:: Material provided
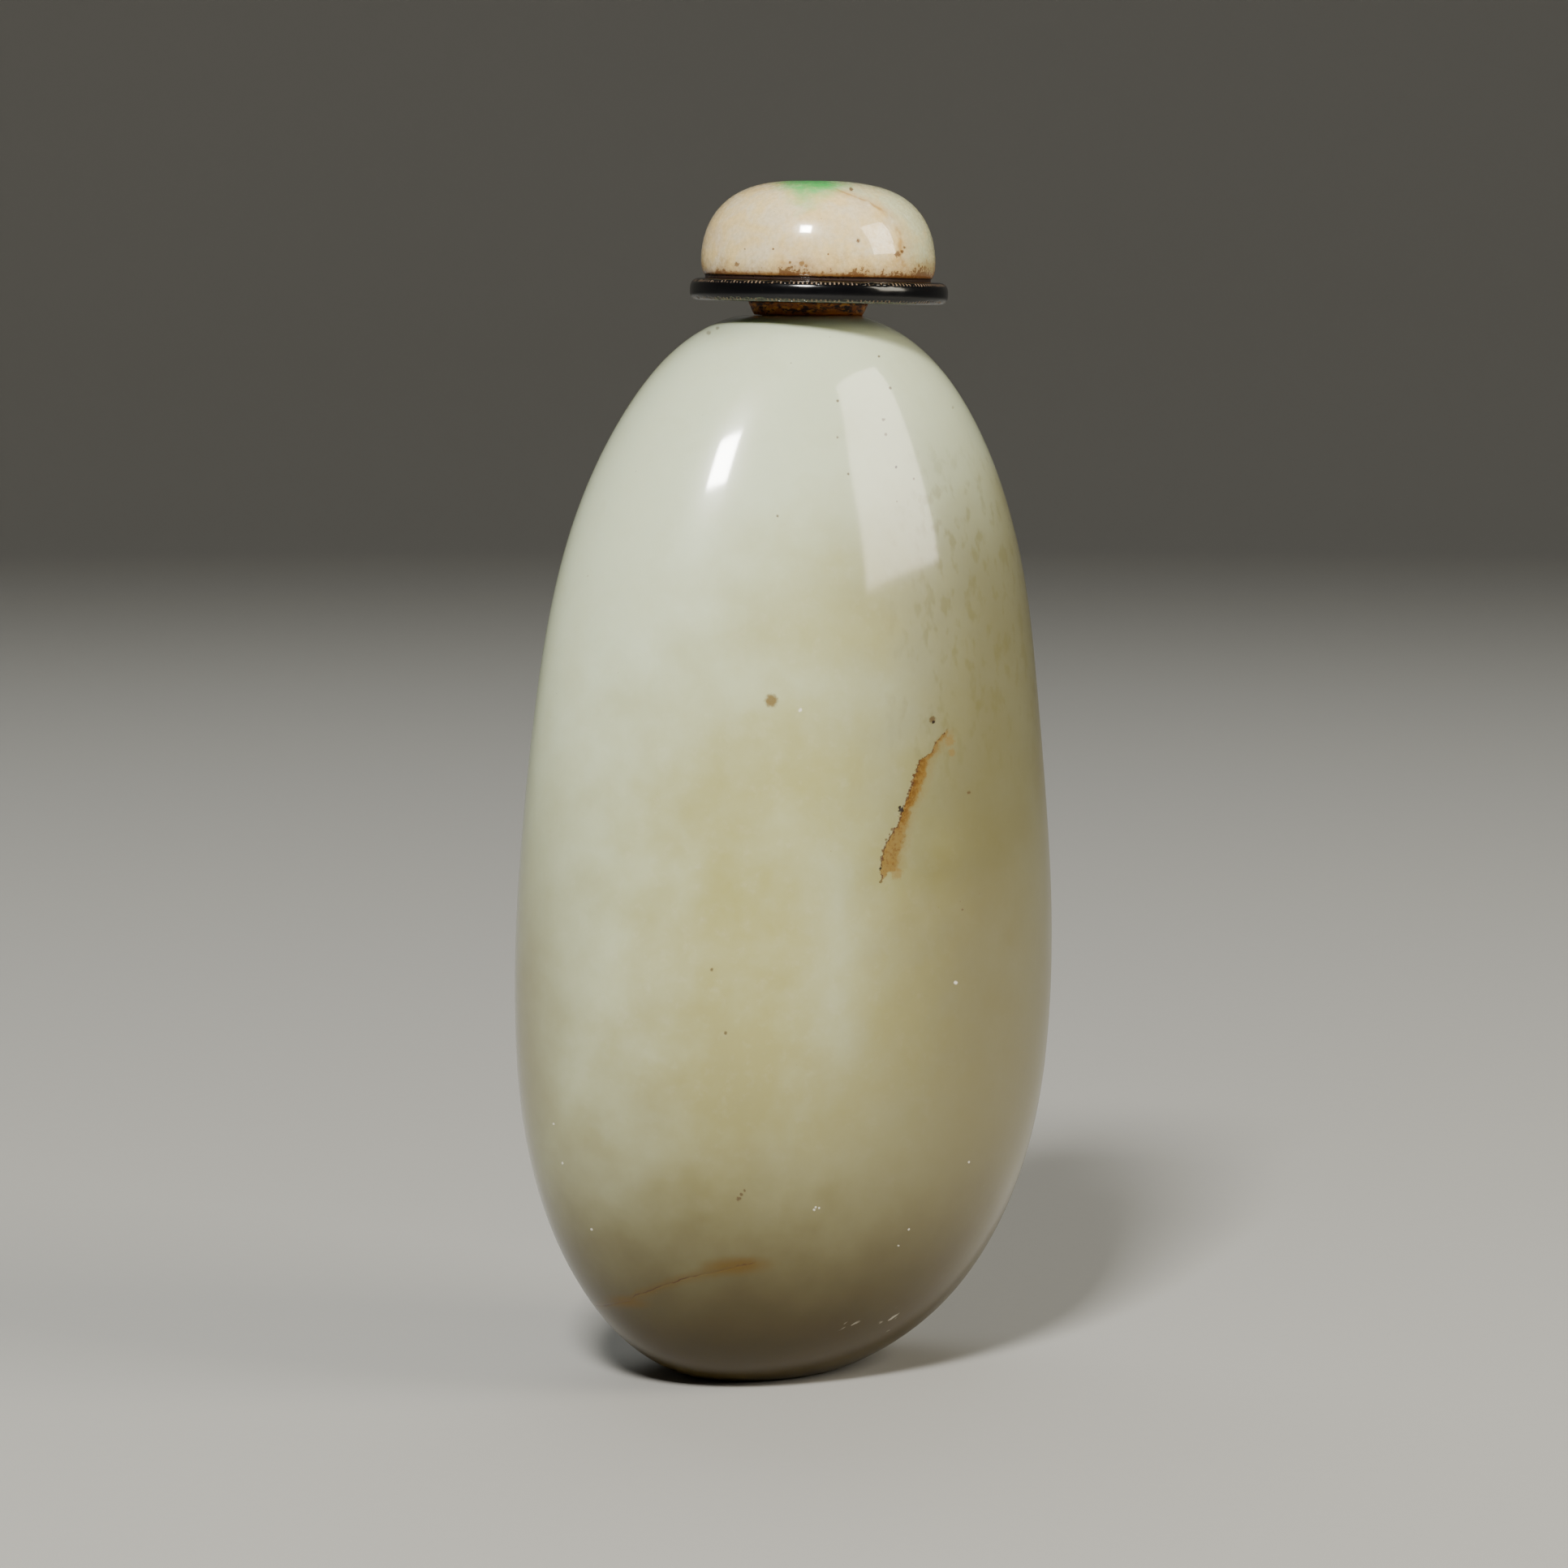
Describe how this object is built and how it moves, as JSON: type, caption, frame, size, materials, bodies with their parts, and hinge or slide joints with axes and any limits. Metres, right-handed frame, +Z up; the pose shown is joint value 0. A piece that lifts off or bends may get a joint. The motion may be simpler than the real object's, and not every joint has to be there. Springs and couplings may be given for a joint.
{
  "type": "snuff bottle",
  "caption": "Pebble-shaped hollow jade snuff bottle on a small flat foot, with a lift-out stopper: a domed jadeite cap and black collar on a cork.",
  "frame": {"origin": "centre of the flat foot, on the surface that the bottle stands on", "axes": "+Z up to the stopper, -Y the broad front with the russet fissure, +X to the right of that front, the side that the mouth leans to"},
  "size_m": [0.0353, 0.0243, 0.0735],
  "materials": {
    "pale_jade": "satin polish",
    "dark_cork": "matt, aged",
    "black_collar": "gloss polish",
    "cream_jadeite": "gloss polish"
  },
  "bodies": {
    "root": {"bottle": "pale_jade", "cork": "dark_cork", "collar": "black_collar", "cap": "cream_jadeite"}
  },
  "joints": []
}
::::
> [Problem to solve] Give the data again, exactly as it stands.

> [Complete answer]
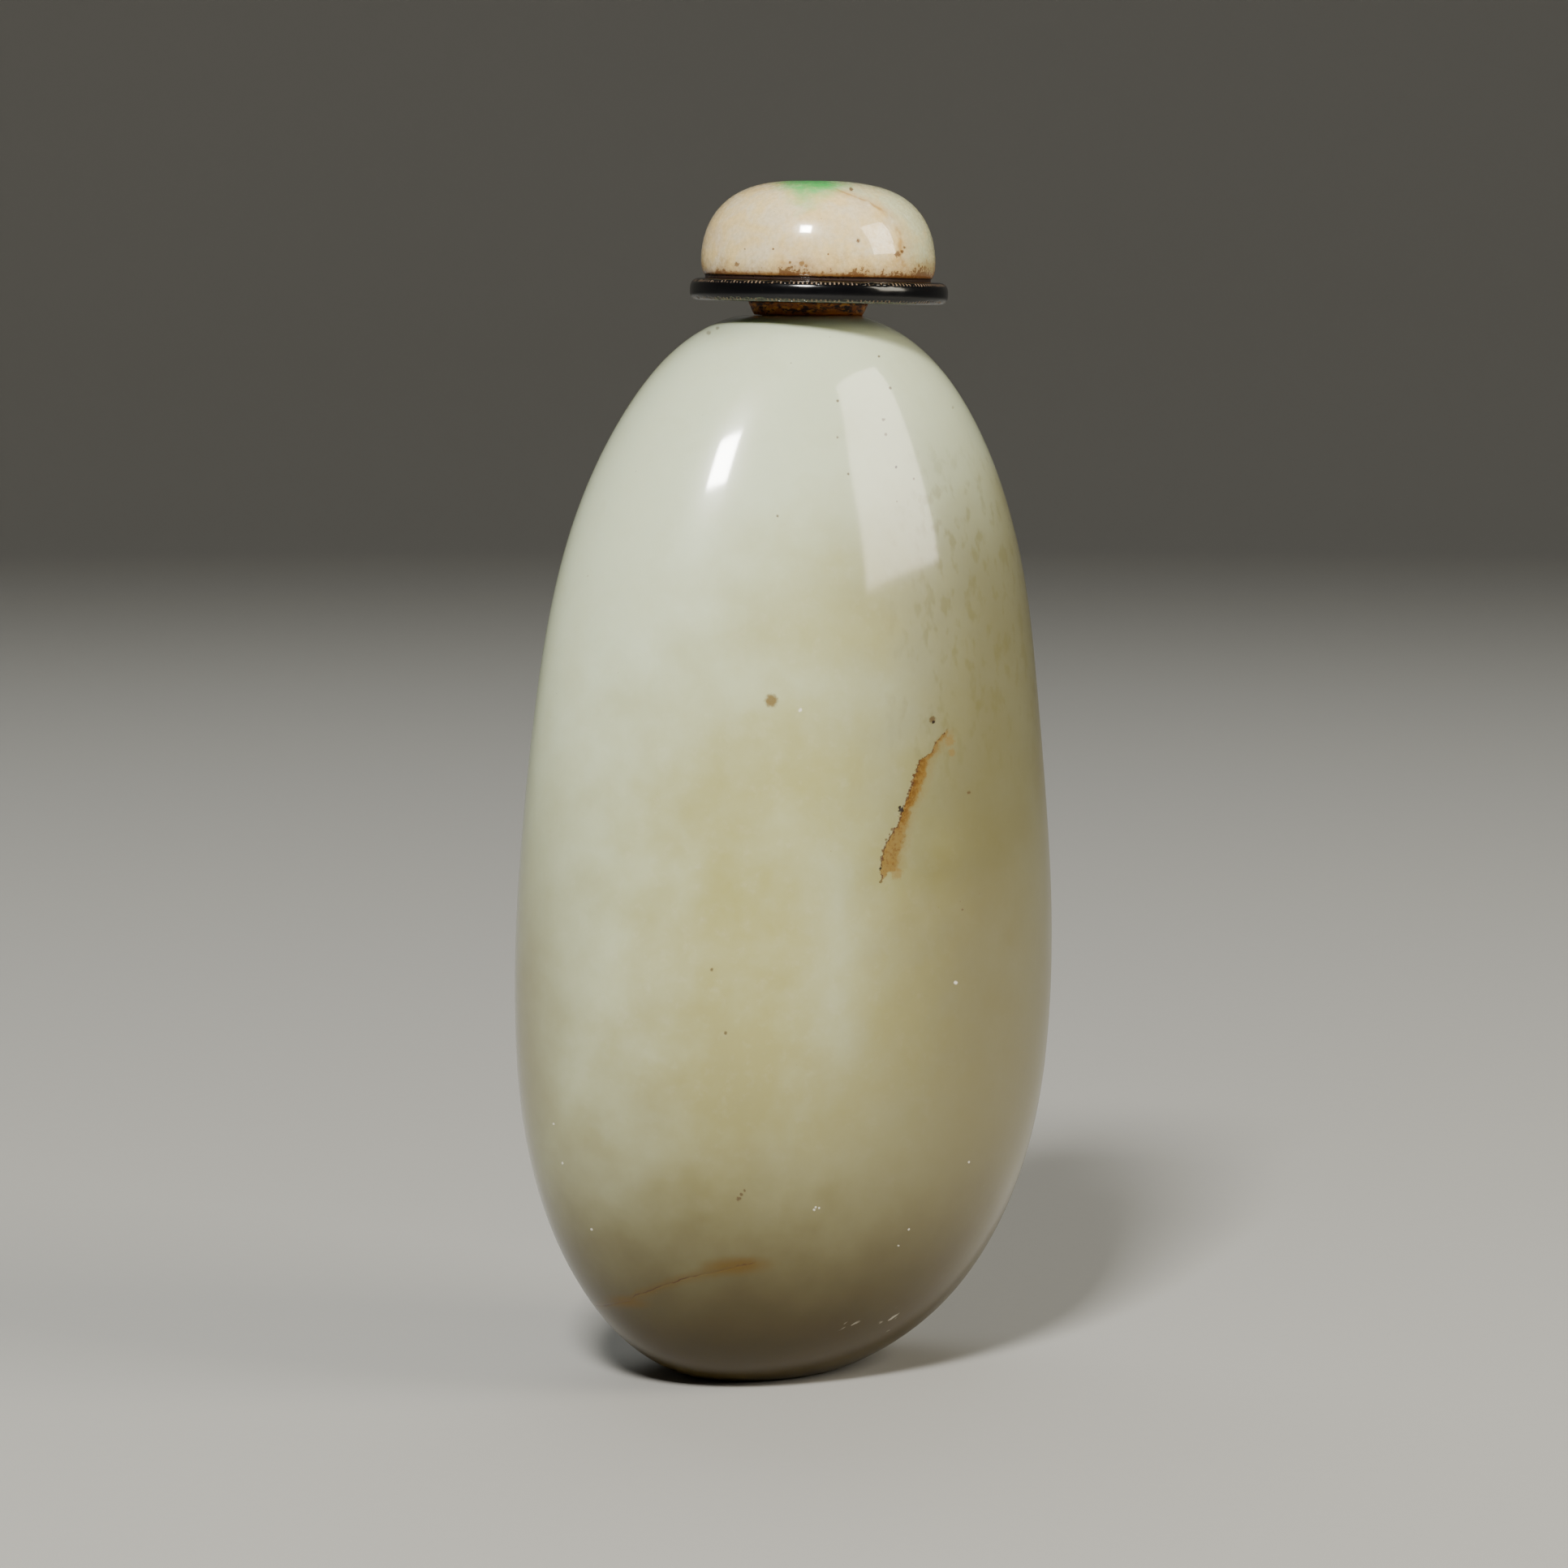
Describe how this object is built and how it moves, as JSON: type, caption, frame, size, materials, bodies with their parts, and hinge or slide joints with axes and any limits. Metres, right-handed frame, +Z up; the pose shown is joint value 0. A piece that lifts off or bends may get a joint. The motion may be simpler than the real object's, and not every joint has to be there. Springs and couplings may be given for a joint.
{
  "type": "snuff bottle",
  "caption": "Pebble-shaped hollow jade snuff bottle on a small flat foot, with a lift-out stopper: a domed jadeite cap and black collar on a cork.",
  "frame": {"origin": "centre of the flat foot, on the surface that the bottle stands on", "axes": "+Z up to the stopper, -Y the broad front with the russet fissure, +X to the right of that front, the side that the mouth leans to"},
  "size_m": [0.0353, 0.0243, 0.0735],
  "materials": {
    "pale_jade": "satin polish",
    "dark_cork": "matt, aged",
    "black_collar": "gloss polish",
    "cream_jadeite": "gloss polish"
  },
  "bodies": {
    "root": {"bottle": "pale_jade", "cork": "dark_cork", "collar": "black_collar", "cap": "cream_jadeite"}
  },
  "joints": []
}